• SUPPLIED INFORMATION:
§

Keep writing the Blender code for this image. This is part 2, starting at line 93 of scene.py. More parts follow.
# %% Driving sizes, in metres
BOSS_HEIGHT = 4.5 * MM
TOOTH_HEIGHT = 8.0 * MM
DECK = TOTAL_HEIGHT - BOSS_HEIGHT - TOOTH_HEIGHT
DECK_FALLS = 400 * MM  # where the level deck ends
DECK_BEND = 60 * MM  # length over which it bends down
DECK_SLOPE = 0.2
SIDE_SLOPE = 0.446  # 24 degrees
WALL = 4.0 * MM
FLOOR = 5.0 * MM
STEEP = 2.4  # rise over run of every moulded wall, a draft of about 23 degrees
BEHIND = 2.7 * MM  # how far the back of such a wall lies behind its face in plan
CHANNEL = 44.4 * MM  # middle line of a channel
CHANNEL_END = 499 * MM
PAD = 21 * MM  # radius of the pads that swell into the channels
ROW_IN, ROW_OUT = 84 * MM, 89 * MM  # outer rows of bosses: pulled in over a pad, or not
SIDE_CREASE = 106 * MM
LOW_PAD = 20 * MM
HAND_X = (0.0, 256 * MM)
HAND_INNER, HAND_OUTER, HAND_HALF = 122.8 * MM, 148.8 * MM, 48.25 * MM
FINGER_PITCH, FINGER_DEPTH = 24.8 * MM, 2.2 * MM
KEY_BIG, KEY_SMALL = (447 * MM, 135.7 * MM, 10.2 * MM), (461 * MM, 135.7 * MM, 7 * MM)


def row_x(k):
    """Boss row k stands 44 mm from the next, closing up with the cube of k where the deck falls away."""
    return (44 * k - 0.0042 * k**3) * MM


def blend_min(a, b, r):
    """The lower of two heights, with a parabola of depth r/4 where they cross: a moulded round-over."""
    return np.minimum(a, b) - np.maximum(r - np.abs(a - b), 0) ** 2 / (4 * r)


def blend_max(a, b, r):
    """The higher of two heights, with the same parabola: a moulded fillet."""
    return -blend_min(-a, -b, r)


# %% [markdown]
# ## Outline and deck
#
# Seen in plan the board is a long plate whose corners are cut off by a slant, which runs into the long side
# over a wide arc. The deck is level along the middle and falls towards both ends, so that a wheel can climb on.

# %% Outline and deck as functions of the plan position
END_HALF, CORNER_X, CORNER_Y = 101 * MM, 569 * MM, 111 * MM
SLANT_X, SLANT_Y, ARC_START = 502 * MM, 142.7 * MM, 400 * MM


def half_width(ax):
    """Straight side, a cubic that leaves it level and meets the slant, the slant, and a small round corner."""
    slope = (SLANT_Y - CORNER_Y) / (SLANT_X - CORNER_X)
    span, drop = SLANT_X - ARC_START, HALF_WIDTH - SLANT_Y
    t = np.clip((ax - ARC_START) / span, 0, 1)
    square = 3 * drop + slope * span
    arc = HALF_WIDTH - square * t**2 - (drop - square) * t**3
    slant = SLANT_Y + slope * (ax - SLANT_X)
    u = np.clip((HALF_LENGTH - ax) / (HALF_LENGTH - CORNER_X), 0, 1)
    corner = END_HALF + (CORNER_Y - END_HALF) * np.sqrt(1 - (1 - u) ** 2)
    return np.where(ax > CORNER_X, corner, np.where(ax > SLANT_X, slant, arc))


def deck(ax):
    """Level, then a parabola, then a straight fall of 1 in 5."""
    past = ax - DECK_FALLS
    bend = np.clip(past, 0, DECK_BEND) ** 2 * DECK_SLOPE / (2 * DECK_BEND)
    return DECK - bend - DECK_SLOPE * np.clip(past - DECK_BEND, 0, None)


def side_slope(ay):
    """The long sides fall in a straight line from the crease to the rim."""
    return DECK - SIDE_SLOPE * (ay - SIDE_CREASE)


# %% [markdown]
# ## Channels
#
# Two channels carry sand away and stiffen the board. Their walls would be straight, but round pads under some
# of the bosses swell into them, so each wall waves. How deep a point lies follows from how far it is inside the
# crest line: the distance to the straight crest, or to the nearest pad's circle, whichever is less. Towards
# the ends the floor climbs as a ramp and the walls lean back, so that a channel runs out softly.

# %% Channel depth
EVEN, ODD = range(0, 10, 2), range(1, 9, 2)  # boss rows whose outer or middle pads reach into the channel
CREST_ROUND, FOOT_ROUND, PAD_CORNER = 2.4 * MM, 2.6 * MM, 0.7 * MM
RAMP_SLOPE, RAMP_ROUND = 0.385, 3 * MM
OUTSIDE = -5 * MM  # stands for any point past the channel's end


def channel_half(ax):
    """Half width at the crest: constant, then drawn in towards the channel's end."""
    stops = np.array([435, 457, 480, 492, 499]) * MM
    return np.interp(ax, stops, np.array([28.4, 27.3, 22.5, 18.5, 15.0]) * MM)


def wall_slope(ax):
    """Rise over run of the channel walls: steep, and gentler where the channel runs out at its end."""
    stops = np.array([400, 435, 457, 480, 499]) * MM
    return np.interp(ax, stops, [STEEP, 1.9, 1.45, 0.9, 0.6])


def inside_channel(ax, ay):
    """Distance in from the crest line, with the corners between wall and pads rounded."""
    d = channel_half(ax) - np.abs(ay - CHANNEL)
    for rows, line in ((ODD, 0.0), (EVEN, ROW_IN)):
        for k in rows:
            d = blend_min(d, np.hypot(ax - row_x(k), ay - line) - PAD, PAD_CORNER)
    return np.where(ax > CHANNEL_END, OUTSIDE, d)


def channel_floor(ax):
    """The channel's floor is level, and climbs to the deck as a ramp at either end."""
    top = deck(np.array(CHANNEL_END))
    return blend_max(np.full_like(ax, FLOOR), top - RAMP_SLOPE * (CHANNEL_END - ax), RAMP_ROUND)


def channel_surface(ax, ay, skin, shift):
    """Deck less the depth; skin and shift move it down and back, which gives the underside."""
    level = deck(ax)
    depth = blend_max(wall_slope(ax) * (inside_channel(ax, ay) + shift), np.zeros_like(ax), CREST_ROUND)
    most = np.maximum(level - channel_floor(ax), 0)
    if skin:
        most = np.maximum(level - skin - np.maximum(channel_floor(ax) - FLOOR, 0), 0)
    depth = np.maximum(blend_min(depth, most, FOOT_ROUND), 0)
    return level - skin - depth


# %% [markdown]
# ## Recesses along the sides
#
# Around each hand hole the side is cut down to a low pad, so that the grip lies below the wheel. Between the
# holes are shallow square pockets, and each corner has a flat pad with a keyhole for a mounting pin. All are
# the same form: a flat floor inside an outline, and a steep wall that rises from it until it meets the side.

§

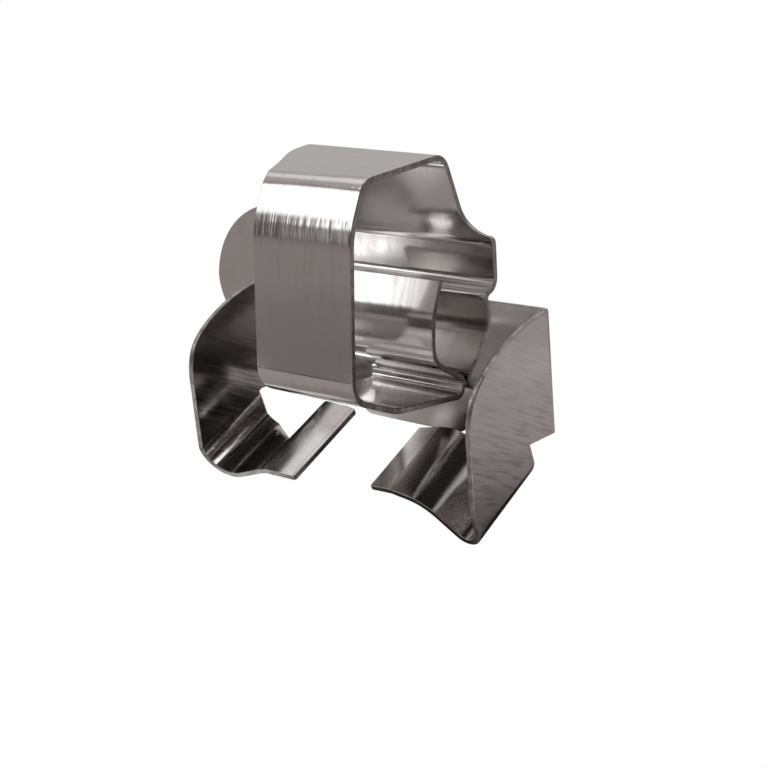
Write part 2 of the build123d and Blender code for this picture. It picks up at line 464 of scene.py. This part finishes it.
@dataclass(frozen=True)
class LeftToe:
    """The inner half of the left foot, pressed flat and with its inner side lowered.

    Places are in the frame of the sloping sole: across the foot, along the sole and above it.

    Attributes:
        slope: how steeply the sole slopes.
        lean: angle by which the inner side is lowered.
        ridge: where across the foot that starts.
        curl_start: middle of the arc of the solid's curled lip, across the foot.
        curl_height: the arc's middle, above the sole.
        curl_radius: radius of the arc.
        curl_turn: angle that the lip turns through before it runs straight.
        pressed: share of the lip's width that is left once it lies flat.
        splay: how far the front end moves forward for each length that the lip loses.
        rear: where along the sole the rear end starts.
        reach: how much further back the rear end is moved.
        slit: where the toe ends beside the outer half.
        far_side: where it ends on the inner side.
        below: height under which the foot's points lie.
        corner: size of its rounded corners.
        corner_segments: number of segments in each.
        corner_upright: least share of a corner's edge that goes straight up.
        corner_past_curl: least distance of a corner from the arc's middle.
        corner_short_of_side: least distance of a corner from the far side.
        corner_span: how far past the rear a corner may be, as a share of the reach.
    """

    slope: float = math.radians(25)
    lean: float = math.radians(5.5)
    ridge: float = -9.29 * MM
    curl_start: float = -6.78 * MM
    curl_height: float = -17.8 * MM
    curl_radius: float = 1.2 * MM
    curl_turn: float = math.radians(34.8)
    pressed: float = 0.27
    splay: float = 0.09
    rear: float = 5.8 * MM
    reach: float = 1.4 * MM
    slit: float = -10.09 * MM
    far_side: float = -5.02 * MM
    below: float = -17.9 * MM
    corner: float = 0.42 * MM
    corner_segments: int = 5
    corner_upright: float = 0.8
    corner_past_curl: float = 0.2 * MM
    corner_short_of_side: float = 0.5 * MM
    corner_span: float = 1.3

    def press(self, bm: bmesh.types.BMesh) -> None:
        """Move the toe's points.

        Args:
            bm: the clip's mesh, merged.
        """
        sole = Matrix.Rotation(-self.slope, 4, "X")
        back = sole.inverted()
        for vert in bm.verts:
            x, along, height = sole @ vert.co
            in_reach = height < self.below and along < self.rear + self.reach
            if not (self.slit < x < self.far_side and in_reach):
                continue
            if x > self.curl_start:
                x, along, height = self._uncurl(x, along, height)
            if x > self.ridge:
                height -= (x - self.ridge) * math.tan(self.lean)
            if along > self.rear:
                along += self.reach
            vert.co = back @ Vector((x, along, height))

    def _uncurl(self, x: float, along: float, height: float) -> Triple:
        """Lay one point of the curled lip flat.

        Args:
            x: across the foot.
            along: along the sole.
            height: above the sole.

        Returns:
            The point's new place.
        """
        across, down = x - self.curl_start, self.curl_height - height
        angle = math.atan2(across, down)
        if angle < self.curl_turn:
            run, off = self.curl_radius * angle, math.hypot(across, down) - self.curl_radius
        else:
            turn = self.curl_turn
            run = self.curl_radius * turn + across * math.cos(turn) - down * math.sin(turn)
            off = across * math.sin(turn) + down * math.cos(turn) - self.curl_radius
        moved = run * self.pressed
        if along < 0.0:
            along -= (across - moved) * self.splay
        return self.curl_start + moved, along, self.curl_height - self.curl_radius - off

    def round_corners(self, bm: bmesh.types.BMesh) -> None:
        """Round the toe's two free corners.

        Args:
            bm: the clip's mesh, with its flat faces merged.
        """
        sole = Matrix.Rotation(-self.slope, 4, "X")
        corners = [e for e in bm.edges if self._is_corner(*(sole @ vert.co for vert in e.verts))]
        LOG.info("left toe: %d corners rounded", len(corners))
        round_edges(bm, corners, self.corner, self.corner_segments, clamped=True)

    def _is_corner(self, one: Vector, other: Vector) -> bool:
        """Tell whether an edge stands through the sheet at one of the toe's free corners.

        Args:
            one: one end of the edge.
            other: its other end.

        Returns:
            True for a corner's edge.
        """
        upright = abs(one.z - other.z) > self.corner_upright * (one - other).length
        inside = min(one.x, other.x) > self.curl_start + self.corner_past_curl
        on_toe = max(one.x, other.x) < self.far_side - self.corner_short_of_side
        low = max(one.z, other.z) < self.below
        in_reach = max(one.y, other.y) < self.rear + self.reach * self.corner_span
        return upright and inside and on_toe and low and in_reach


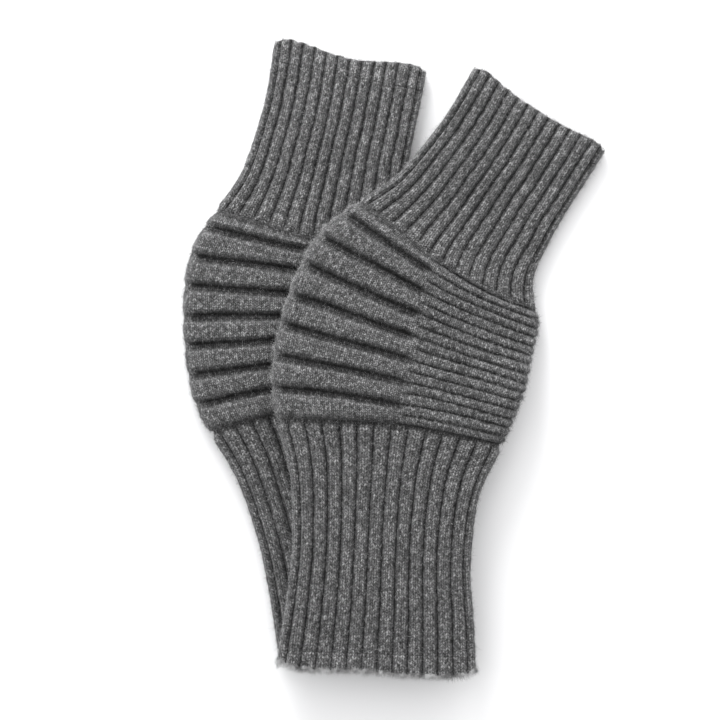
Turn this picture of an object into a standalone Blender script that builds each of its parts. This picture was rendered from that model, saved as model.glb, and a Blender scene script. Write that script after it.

§

• TO BE DONE:
Reproduce the lines exactly, taking as the first line the one with "Write part 2" and as the last line the one with "inner side lowered.", and include nothing else.

• CORRECT OUTPUT:
Write part 2 of the build123d and Blender code for this picture. It picks up at line 464 of scene.py. This part finishes it.
@dataclass(frozen=True)
class LeftToe:
    """The inner half of the left foot, pressed flat and with its inner side lowered.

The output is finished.